On the Numerical Fixed Point Iterative Methods of Solution for the Boundary Value Problems of Elliptic Partial Differential Equation Types On the Numerical Fixed Point Iterative Methods of Solution for the Boundary Value Problems of Elliptic Partial Differential Equation Types

In this research work, we have studied the finite difference method and used it to solve elliptic partial differential equation (PDE). The effect of the mesh size on typical elliptic PDE has been investigated. The effect of tolerance on the numerical methods used, speed of convergence, and number of iterations was also examined. Three different elliptic PDE’s; the Laplace’s equation, Poisons equation with the linear inhomogeneous term, and Poisons equations with non-linear inhomogeneous term were used in the study.

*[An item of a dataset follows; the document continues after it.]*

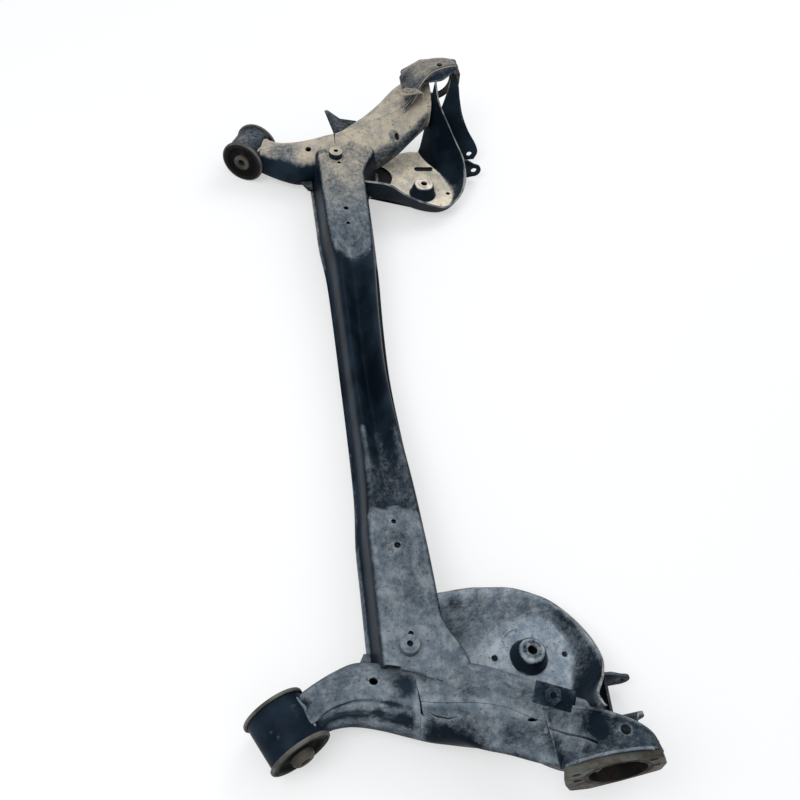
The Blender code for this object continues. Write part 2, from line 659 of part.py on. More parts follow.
def build_hub():
    outline = [(FLANGE_FACE_X, y, z) for y, z in rounded(FLANGE_OUTLINE, FLANGE_CORNER)]
    flange = prism("right_hub_flange", outline, (HUB_PLATE_THICKNESS, 0, 0), paint("flange_metal", STEEL_BARE, 0.55, 0.6))
    before, beyond = FLANGE_FACE_X - 0.01, FLANGE_FACE_X + 0.03
    cut(flange, drill("hub_bore", HUB_BORE_RADIUS, (before, HUB_Y, HUB_Z), (beyond, HUB_Y, HUB_Z), 40))
    for i, (y, z) in enumerate(HUB_BOLTS):
        cut(flange, drill(f"hub_bolt_{i}", HUB_BOLT_RADIUS, (before, y, z), (beyond, y, z), 16))
    rows = []
    for row in through([(*outer, *inner, lip) for inner, outer, lip in CARRIER_ROWS], 2):
        outer, inner, lip = row[:3], row[3:6], row[6]
        across = [outer + (inner - outer) * k / 4 for k in range(4)]
        rows.append([*across, inner + (0.002, 0, 0.0005), inner - (0, 0, 0.0025), inner - (0, 0, lip)])
    carrier = surface("right_hub_carrier", rows, paint("carrier_paint", STEEL_GREY, 0.5, 0.3))
    thicken(carrier, PLATE, even=False)
    cut(carrier, ARM_ENVELOPES[0], FLANGE_SPACE)
    x, y, radius = CARRIER_HOLE
    cut(carrier, drill("carrier_drill", radius, (x, y, 0.15), (x, y, 0.2), 16))


def build_damper_mount():
    strap = sheet_strip("right_damper_strap", [(rear, front) for front, rear in STRAP_ROWS], PLATE,
                        paint("strap_paint", STEEL_DARK, 0.5, 0.3))
    ear_end = [(DAMPER_Y - EAR_RADIUS * math.sin(a), DAMPER_Z - EAR_RADIUS * math.cos(a))
               for a in [math.pi * k / 10 for k in range(11)]]
    outline = [(-0.3780, 0.005), (WEB_Y, 0.003), *ear_end, (-0.415, EAR_HEIGHT), (-0.3945, EAR_HEIGHT)]
    ear = prism("right_damper_bracket", [(EAR_X, y, z) for y, z in outline], (PLATE, 0, 0),
                paint("ear_paint", STEEL_DARK, 0.5, 0.3))
    web_end = STRAP_ROWS[-1][0][0] - PLATE - TOUCH_GAP
    corners = [(EAR_X + PLATE / 2, 0.004), (web_end, 0.008), (web_end + 0.0005, 0.036), (EAR_X + PLATE / 2, 0.044)]
    web = as_cutter(prism("damper_web", [(x, WEB_Y, z) for x, z in corners], (0, PLATE, 0), None))
    join(ear, web)
    drilled = drill("damper_bolt_line", DAMPER_BOLT_RADIUS, (0.50, DAMPER_Y, DAMPER_Z), (0.60, DAMPER_Y, DAMPER_Z), 16)
    cut(strap, drilled, FLANGE_SPACE)
    cut(ear, drilled)


def build_brackets():
    steel = paint("bracket_paint", STEEL_DARK, 0.4, 0.4)
    width, length, sheet = HOSE_PLATE_SIZE
    half = (width / 2, length / 2)
    frame = Matrix.Translation(HOSE_PLATE) @ Matrix.Rotation(HOSE_PLATE_TILT, 4, "Y")
    corners = [frame @ Vector((x * half[0], y * half[1], 0)) for x, y in ((-1, -1), (1, -1), (1, 1), (-1, 1))]
    plate = prism("right_hose_bracket", corners, frame.to_3x3() @ Vector((0, 0, sheet)), steel)
    nut_foot = frame @ Vector((0, 0, sheet + TOUCH_GAP))
    nut_top = frame @ Vector((0, 0, sheet + TOUCH_GAP + HOSE_NUT_HEIGHT))
    nut_metal = paint("nut_metal", STEEL_BARE, 0.5, 0.7)
    nut = cylinder("right_hose_bracket_nut", HOSE_NUT_RADIUS, nut_foot, nut_top, nut_metal, 6)
    bore = drill("hose_bore", 0.0035, frame @ Vector((0, 0, -0.01)), frame @ Vector((0, 0, 0.03)), 12)
    cut(plate, bore)
    cut(nut, bore)
    gusset = prism("right_corner_gusset", [(x, y, GUSSET_Z) for x, y in GUSSET_CORNERS], (0, 0, PLATE),
                   paint("gusset_paint", STEEL_DARK, 0.5, 0.3))
    cut(gusset, BEAM_ENVELOPE, ARM_ENVELOPES[0])
    along = Vector(CABLE_ALONG).normalized()
    face = along.cross(Vector(CABLE_OUT)).normalized()
    out = face.cross(along)
    corners = [Vector(CABLE_FOOT) + s * along + t * out for s, t in CABLE_OUTLINE]
    cable_paint = paint("cable_bracket_paint", STEEL_GREY, 0.7, 0.3)
    cable = prism("right_cable_bracket", corners, face * CABLE_SHEET, cable_paint)
    cut(cable, ARM_ENVELOPES[0])


def mirror_of(item, name):
    """A copy with its modifiers applied, mirrored to the left side."""
    graph = bpy.context.evaluated_depsgraph_get()
    mesh = bpy.data.meshes.new_from_object(item.evaluated_get(graph), depsgraph=graph)
    mesh.name = name
    mesh.transform(Matrix.Scale(-1, 4, (1, 0, 0)) @ item.matrix_world)
    mesh.flip_normals()
    twin = bpy.data.objects.new(name, mesh)
    PARTS.objects.link(twin)
    return twin


def build_left_side():
    bpy.context.view_layer.update()
    for item in [item for item in PARTS.objects if item.name.startswith("right_")]:
        if item.name != "right_cable_bracket":
            mirror_of(item, item.name.replace("right_", "left_"))


def centre_on_floor():
    """Hangs the pieces on one empty, with the middle of their bounds at its origin and their lowest point on the floor."""
    bpy.context.view_layer.update()
    graph = bpy.context.evaluated_depsgraph_get()
    made = [item.evaluated_get(graph) for item in PARTS.objects]
    corners = [item.matrix_world @ vertex.co for item in made for vertex in item.data.vertices]
    low = Vector([min(corner[k] for corner in corners) for k in range(3)])
    high = Vector([max(corner[k] for corner in corners) for k in range(3)])
    frame = bpy.data.objects.new("axle_frame", None)
    PARTS.objects.link(frame)
    for item in [*PARTS.objects, *CUTTERS.objects]:
        if item != frame:
            item.parent = frame
    frame.location = (-(low.x + high.x) / 2, -(low.y + high.y) / 2, -low.z)


clear_scene()
PARTS = new_collection("twist_beam_axle")
CUTTERS = new_collection("cutters", hidden=True)
BUSH_TURN = Matrix.Rotation(-BUSH_TOE, 4, "Z") @ Matrix.Rotation(math.pi / 2, 4, "Y")
BUSH_FRAME = Matrix.Translation((BUSH_SPACING / 2, 0, FLANGE_RADIUS)) @ BUSH_TURN
ARM_ENVELOPES = build_arm_envelopes()
BEAM_ENVELOPE = build_beam_envelope()
FLANGE_SPACE = build_flange_space()
build_crossbeam()
build_boss()
build_arm()
build_bush()
build_spring_pan()
build_hub()
build_damper_mount()
build_brackets()
build_left_side()
centre_on_floor()
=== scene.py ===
"""Looks of the twist-beam rear axle: fine sheet metal, welds, bushes and worn, dusty paint.

The pieces are shaped in the axle's own frame, with y = 0 on the bush centres, and then moved into the row
frame. Each is made on the right and mirrored to the left, except the cable bracket of the right arm.
"""

import json
import math

import bmesh
import bpy
import numpy as np
from mathutils import Matrix, Vector, noise
from mathutils.bvhtree import BVHTree

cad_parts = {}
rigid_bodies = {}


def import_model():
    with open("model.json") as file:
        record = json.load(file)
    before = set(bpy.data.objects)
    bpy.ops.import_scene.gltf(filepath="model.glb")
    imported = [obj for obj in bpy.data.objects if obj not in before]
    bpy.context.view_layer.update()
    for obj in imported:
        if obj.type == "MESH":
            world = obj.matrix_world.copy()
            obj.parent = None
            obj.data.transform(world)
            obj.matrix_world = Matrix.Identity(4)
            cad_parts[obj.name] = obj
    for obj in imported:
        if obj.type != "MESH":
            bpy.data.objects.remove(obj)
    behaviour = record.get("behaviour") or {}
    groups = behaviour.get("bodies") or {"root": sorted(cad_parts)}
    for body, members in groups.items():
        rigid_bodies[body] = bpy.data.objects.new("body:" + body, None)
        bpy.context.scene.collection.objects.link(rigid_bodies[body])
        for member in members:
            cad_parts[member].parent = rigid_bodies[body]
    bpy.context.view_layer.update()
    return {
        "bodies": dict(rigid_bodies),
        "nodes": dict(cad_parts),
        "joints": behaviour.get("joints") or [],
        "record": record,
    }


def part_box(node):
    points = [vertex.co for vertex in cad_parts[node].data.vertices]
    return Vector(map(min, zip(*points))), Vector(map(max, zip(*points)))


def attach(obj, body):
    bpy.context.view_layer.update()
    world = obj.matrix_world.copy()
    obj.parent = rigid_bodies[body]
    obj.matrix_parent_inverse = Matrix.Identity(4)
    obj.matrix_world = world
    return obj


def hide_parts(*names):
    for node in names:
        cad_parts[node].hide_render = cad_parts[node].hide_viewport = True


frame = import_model()
LOW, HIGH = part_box("right_bush_housing")
PLACE = Vector((0, (LOW.y + HIGH.y) / 2, 0))   # of the axle's frame in the row frame

# General
TOUCH_GAP = 0.0003
TURNED_SEGMENTS = 96
ARM_SHEET = 0.004
BEAM_SHEET = 0.0045
PAN_SHEET = 0.0035
PLATE = 0.004

# Bush
BUSH_SPACING = 1.100
BUSH_TOE = math.radians(28)
BUSH_LENGTH = 0.058
HOUSING_RADIUS = 0.037
HOUSING_WALL = 0.0037
FLANGE_RADIUS = 0.0405
FLANGE_THICKNESS = 0.0045
SLEEVE_WALL = 0.0025
CORE_RADIUS = 0.0150
CORE_TIP_RADIUS = 0.0120
CORE_BORE_RADIUS = 0.0065
CORE_PROUD_OUTBOARD = 0.009
CORE_PROUD_INBOARD = 0.003
RUBBER_GROOVE = 0.004
GROOVE_PROFILE = (          # share of the rubber's width, share of the groove's depth
    (0.00, 0.0), (0.10, 0.05), (0.22, 0.45), (0.35, 0.86), (0.50, 1.0),
    (0.65, 0.86), (0.78, 0.45), (0.90, 0.05), (1.0, 0.0),
)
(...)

Computer program was written and implemented in MATLAB to carry out lengthy calculations. It was found that the application of the finite difference methods to an elliptic PDE transforms the PDE to a system of algebraic equations whose coefficient matrix has a block tri-diagonal form. The analysis carried out shows that the accuracy of solutions increases as the mesh is decreased and that the solutions are affected by round off errors. The accuracy of solutions increases as the number of the iterations increases, also the more efficient iterative method to use is the SOR method due to its high degree of accuracy and speed of convergence.